* _AIM_
Write out each line beneath this one exactly as it reads.

* _AVAILABLE DATA_
★ ★ ★ ★ ★
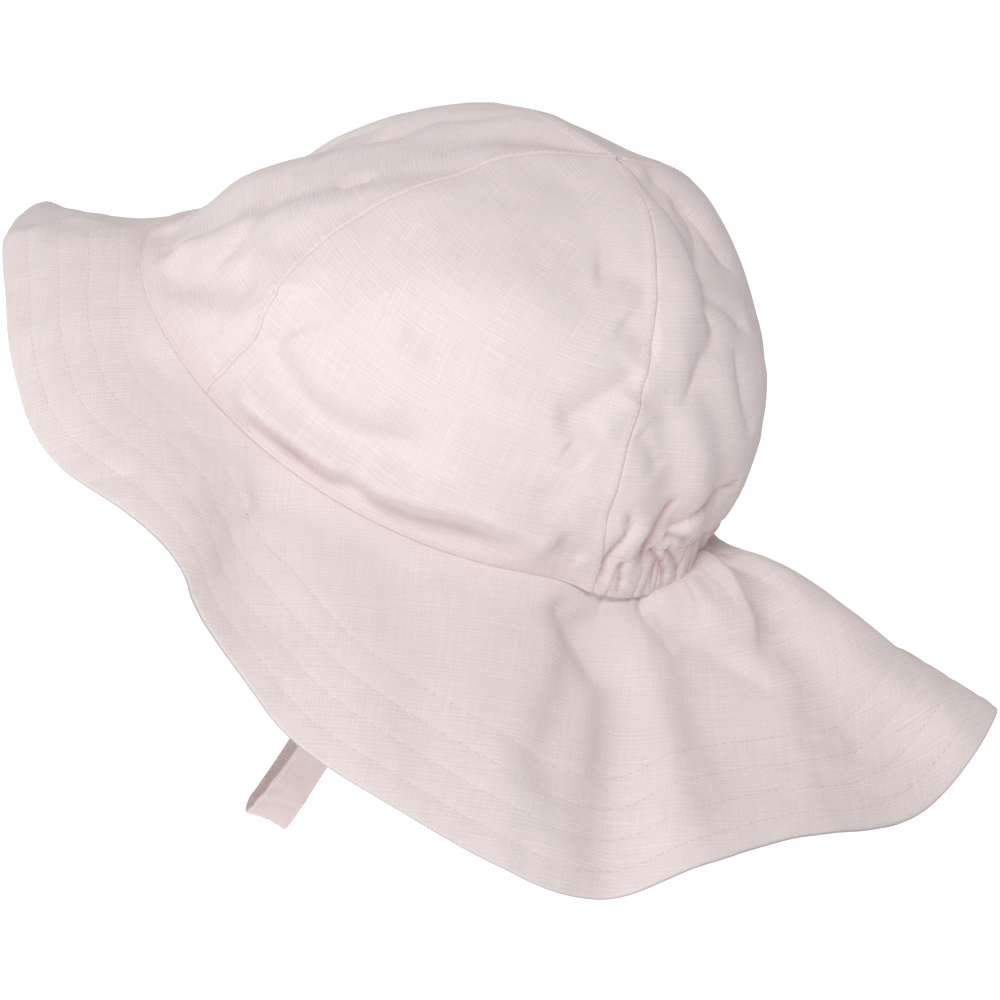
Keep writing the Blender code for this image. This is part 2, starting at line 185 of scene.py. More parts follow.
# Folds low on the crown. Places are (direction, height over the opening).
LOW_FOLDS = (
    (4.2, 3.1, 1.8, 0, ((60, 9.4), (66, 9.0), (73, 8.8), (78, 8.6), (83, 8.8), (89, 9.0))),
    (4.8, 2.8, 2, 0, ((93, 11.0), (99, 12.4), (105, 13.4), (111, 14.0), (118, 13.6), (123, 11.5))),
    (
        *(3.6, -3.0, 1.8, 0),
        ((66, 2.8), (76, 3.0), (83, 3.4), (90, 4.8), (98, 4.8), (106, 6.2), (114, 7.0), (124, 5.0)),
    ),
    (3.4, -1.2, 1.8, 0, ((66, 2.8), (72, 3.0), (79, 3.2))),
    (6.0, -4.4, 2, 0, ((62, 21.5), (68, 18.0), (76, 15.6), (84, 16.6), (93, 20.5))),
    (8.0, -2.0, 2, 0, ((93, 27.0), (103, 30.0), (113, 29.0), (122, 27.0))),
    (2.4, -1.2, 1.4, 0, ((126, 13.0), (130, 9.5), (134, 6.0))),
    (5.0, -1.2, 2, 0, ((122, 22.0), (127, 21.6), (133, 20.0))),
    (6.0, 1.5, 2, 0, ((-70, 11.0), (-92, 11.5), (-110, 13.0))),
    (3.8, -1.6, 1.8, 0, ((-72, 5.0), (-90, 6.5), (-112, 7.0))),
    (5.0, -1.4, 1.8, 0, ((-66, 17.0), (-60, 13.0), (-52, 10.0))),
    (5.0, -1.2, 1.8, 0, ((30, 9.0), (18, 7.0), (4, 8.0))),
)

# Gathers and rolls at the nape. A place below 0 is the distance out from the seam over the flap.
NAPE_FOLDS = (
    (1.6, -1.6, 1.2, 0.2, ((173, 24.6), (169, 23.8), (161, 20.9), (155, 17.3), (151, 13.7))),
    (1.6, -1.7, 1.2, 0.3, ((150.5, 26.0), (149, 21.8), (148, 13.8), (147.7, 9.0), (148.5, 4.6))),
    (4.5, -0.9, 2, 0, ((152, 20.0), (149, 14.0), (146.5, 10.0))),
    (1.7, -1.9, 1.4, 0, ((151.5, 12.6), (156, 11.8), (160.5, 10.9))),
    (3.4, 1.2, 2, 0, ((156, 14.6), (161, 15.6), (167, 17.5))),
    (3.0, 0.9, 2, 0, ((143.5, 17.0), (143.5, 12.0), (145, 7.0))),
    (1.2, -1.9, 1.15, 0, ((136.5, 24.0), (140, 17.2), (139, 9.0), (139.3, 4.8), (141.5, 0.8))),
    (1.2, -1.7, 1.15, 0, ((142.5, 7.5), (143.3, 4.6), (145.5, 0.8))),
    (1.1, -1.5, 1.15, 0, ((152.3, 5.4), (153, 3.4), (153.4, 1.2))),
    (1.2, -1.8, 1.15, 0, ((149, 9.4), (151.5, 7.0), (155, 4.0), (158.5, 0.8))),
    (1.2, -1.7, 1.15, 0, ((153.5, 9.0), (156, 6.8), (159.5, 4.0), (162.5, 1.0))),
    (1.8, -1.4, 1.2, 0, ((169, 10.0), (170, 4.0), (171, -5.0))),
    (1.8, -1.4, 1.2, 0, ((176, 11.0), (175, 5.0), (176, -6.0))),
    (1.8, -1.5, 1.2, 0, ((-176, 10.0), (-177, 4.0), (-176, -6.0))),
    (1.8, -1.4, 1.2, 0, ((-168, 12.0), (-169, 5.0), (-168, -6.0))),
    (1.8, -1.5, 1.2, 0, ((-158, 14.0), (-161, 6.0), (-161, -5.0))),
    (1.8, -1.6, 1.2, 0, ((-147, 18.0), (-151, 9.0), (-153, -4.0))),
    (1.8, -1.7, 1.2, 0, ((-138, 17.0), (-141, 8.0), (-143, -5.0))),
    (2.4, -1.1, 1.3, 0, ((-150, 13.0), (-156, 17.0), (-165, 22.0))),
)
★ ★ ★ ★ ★
* _EXPECTED ANSWER_
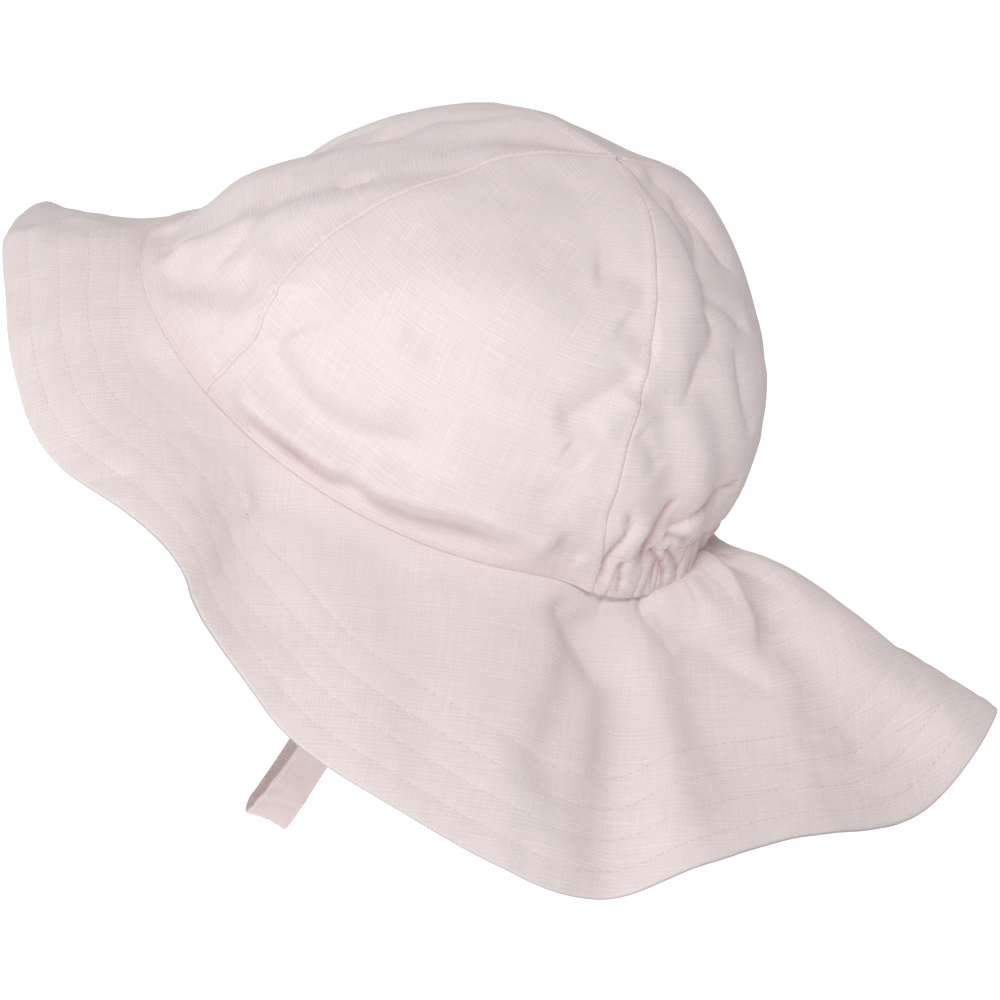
Keep writing the Blender code for this image. This is part 2, starting at line 185 of scene.py. More parts follow.
# Folds low on the crown. Places are (direction, height over the opening).
LOW_FOLDS = (
    (4.2, 3.1, 1.8, 0, ((60, 9.4), (66, 9.0), (73, 8.8), (78, 8.6), (83, 8.8), (89, 9.0))),
    (4.8, 2.8, 2, 0, ((93, 11.0), (99, 12.4), (105, 13.4), (111, 14.0), (118, 13.6), (123, 11.5))),
    (
        *(3.6, -3.0, 1.8, 0),
        ((66, 2.8), (76, 3.0), (83, 3.4), (90, 4.8), (98, 4.8), (106, 6.2), (114, 7.0), (124, 5.0)),
    ),
    (3.4, -1.2, 1.8, 0, ((66, 2.8), (72, 3.0), (79, 3.2))),
    (6.0, -4.4, 2, 0, ((62, 21.5), (68, 18.0), (76, 15.6), (84, 16.6), (93, 20.5))),
    (8.0, -2.0, 2, 0, ((93, 27.0), (103, 30.0), (113, 29.0), (122, 27.0))),
    (2.4, -1.2, 1.4, 0, ((126, 13.0), (130, 9.5), (134, 6.0))),
    (5.0, -1.2, 2, 0, ((122, 22.0), (127, 21.6), (133, 20.0))),
    (6.0, 1.5, 2, 0, ((-70, 11.0), (-92, 11.5), (-110, 13.0))),
    (3.8, -1.6, 1.8, 0, ((-72, 5.0), (-90, 6.5), (-112, 7.0))),
    (5.0, -1.4, 1.8, 0, ((-66, 17.0), (-60, 13.0), (-52, 10.0))),
    (5.0, -1.2, 1.8, 0, ((30, 9.0), (18, 7.0), (4, 8.0))),
)

# Gathers and rolls at the nape. A place below 0 is the distance out from the seam over the flap.
NAPE_FOLDS = (
    (1.6, -1.6, 1.2, 0.2, ((173, 24.6), (169, 23.8), (161, 20.9), (155, 17.3), (151, 13.7))),
    (1.6, -1.7, 1.2, 0.3, ((150.5, 26.0), (149, 21.8), (148, 13.8), (147.7, 9.0), (148.5, 4.6))),
    (4.5, -0.9, 2, 0, ((152, 20.0), (149, 14.0), (146.5, 10.0))),
    (1.7, -1.9, 1.4, 0, ((151.5, 12.6), (156, 11.8), (160.5, 10.9))),
    (3.4, 1.2, 2, 0, ((156, 14.6), (161, 15.6), (167, 17.5))),
    (3.0, 0.9, 2, 0, ((143.5, 17.0), (143.5, 12.0), (145, 7.0))),
    (1.2, -1.9, 1.15, 0, ((136.5, 24.0), (140, 17.2), (139, 9.0), (139.3, 4.8), (141.5, 0.8))),
    (1.2, -1.7, 1.15, 0, ((142.5, 7.5), (143.3, 4.6), (145.5, 0.8))),
    (1.1, -1.5, 1.15, 0, ((152.3, 5.4), (153, 3.4), (153.4, 1.2))),
    (1.2, -1.8, 1.15, 0, ((149, 9.4), (151.5, 7.0), (155, 4.0), (158.5, 0.8))),
    (1.2, -1.7, 1.15, 0, ((153.5, 9.0), (156, 6.8), (159.5, 4.0), (162.5, 1.0))),
    (1.8, -1.4, 1.2, 0, ((169, 10.0), (170, 4.0), (171, -5.0))),
    (1.8, -1.4, 1.2, 0, ((176, 11.0), (175, 5.0), (176, -6.0))),
    (1.8, -1.5, 1.2, 0, ((-176, 10.0), (-177, 4.0), (-176, -6.0))),
    (1.8, -1.4, 1.2, 0, ((-168, 12.0), (-169, 5.0), (-168, -6.0))),
    (1.8, -1.5, 1.2, 0, ((-158, 14.0), (-161, 6.0), (-161, -5.0))),
    (1.8, -1.6, 1.2, 0, ((-147, 18.0), (-151, 9.0), (-153, -4.0))),
    (1.8, -1.7, 1.2, 0, ((-138, 17.0), (-141, 8.0), (-143, -5.0))),
    (2.4, -1.1, 1.3, 0, ((-150, 13.0), (-156, 17.0), (-165, 22.0))),
)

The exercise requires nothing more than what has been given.